WHAT YOU HAVE TO DO:
The lines to print start at the one containing "function place(name, solid, material)" and end at the one containing "obj.parent = empty"; print them exactly, ends included, and only them.

DATASET SECTION:
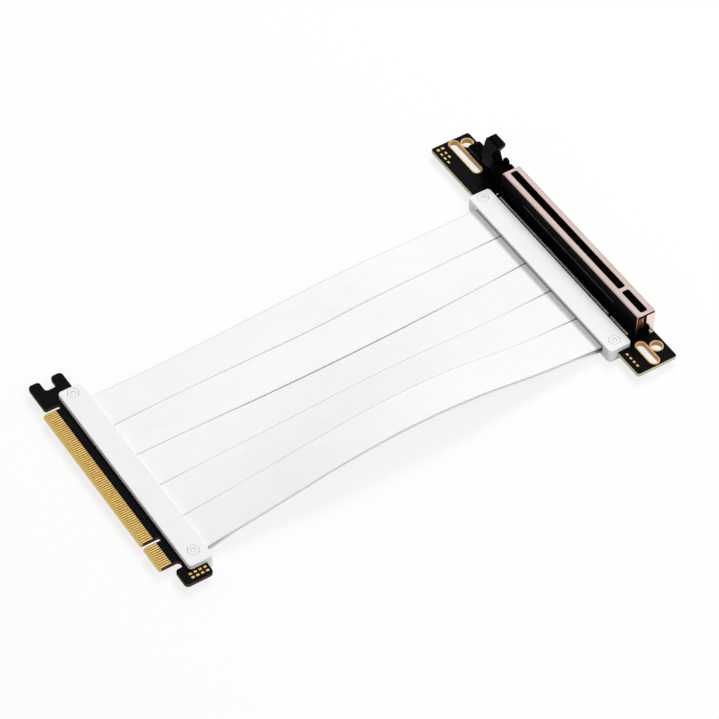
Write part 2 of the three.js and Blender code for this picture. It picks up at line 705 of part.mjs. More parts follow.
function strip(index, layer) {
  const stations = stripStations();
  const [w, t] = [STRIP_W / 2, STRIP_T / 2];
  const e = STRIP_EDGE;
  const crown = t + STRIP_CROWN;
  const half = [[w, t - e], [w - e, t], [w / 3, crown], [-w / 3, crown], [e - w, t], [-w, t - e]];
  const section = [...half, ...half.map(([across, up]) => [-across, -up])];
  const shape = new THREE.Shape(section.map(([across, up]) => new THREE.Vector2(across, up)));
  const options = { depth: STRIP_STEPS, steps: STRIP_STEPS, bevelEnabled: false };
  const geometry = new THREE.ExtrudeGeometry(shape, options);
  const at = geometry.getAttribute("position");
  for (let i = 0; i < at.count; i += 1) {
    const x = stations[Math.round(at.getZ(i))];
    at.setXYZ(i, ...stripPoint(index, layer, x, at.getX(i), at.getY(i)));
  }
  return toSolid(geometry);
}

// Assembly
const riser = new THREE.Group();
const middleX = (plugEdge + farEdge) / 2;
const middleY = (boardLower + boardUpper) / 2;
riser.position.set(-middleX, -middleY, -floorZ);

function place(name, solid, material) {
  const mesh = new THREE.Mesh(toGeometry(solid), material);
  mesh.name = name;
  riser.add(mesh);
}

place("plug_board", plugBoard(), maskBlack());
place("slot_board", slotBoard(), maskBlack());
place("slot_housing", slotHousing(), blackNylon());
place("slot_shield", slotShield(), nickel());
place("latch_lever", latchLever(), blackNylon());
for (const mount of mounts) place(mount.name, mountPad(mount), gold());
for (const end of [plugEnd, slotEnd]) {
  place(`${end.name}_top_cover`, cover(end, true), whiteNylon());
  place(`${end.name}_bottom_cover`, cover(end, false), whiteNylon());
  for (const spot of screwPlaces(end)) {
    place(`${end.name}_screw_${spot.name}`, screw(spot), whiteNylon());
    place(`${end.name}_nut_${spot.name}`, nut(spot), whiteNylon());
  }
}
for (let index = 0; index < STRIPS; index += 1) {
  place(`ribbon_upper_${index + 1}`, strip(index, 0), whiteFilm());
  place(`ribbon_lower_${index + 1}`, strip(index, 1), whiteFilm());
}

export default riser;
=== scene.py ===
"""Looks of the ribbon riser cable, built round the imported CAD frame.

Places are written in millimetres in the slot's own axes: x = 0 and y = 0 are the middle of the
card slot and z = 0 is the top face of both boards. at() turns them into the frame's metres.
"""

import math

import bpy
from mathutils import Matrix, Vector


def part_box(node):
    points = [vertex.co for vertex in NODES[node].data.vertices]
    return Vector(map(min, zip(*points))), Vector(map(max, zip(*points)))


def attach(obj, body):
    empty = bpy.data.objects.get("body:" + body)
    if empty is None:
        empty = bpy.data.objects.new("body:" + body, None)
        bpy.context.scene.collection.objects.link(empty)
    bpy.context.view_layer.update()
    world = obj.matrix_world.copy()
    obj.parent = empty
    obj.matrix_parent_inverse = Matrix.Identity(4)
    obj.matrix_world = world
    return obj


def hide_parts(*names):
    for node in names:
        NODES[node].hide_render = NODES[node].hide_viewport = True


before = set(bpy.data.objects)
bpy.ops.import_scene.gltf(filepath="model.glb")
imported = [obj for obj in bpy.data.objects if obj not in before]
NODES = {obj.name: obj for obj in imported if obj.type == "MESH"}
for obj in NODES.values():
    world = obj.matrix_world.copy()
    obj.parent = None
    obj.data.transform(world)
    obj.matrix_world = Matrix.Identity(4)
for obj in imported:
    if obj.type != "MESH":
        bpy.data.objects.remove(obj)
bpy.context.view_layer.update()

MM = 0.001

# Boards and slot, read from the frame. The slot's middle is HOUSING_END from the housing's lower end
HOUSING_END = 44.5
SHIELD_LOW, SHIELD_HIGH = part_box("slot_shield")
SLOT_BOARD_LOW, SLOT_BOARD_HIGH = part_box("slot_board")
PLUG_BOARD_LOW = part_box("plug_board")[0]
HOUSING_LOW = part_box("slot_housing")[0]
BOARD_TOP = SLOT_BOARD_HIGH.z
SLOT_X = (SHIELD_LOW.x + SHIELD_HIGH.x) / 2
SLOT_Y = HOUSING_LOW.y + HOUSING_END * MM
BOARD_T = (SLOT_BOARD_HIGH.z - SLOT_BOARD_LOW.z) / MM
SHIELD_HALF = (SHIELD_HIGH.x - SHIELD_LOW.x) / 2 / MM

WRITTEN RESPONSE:
function place(name, solid, material) {
  const mesh = new THREE.Mesh(toGeometry(solid), material);
  mesh.name = name;
  riser.add(mesh);
}

place("plug_board", plugBoard(), maskBlack());
place("slot_board", slotBoard(), maskBlack());
place("slot_housing", slotHousing(), blackNylon());
place("slot_shield", slotShield(), nickel());
place("latch_lever", latchLever(), blackNylon());
for (const mount of mounts) place(mount.name, mountPad(mount), gold());
for (const end of [plugEnd, slotEnd]) {
  place(`${end.name}_top_cover`, cover(end, true), whiteNylon());
  place(`${end.name}_bottom_cover`, cover(end, false), whiteNylon());
  for (const spot of screwPlaces(end)) {
    place(`${end.name}_screw_${spot.name}`, screw(spot), whiteNylon());
    place(`${end.name}_nut_${spot.name}`, nut(spot), whiteNylon());
  }
}
for (let index = 0; index < STRIPS; index += 1) {
  place(`ribbon_upper_${index + 1}`, strip(index, 0), whiteFilm());
  place(`ribbon_lower_${index + 1}`, strip(index, 1), whiteFilm());
}

export default riser;
=== scene.py ===
"""Looks of the ribbon riser cable, built round the imported CAD frame.

Places are written in millimetres in the slot's own axes: x = 0 and y = 0 are the middle of the
card slot and z = 0 is the top face of both boards. at() turns them into the frame's metres.
"""

import math

import bpy
from mathutils import Matrix, Vector


def part_box(node):
    points = [vertex.co for vertex in NODES[node].data.vertices]
    return Vector(map(min, zip(*points))), Vector(map(max, zip(*points)))


def attach(obj, body):
    empty = bpy.data.objects.get("body:" + body)
    if empty is None:
        empty = bpy.data.objects.new("body:" + body, None)
        bpy.context.scene.collection.objects.link(empty)
    bpy.context.view_layer.update()
    world = obj.matrix_world.copy()
    obj.parent = empty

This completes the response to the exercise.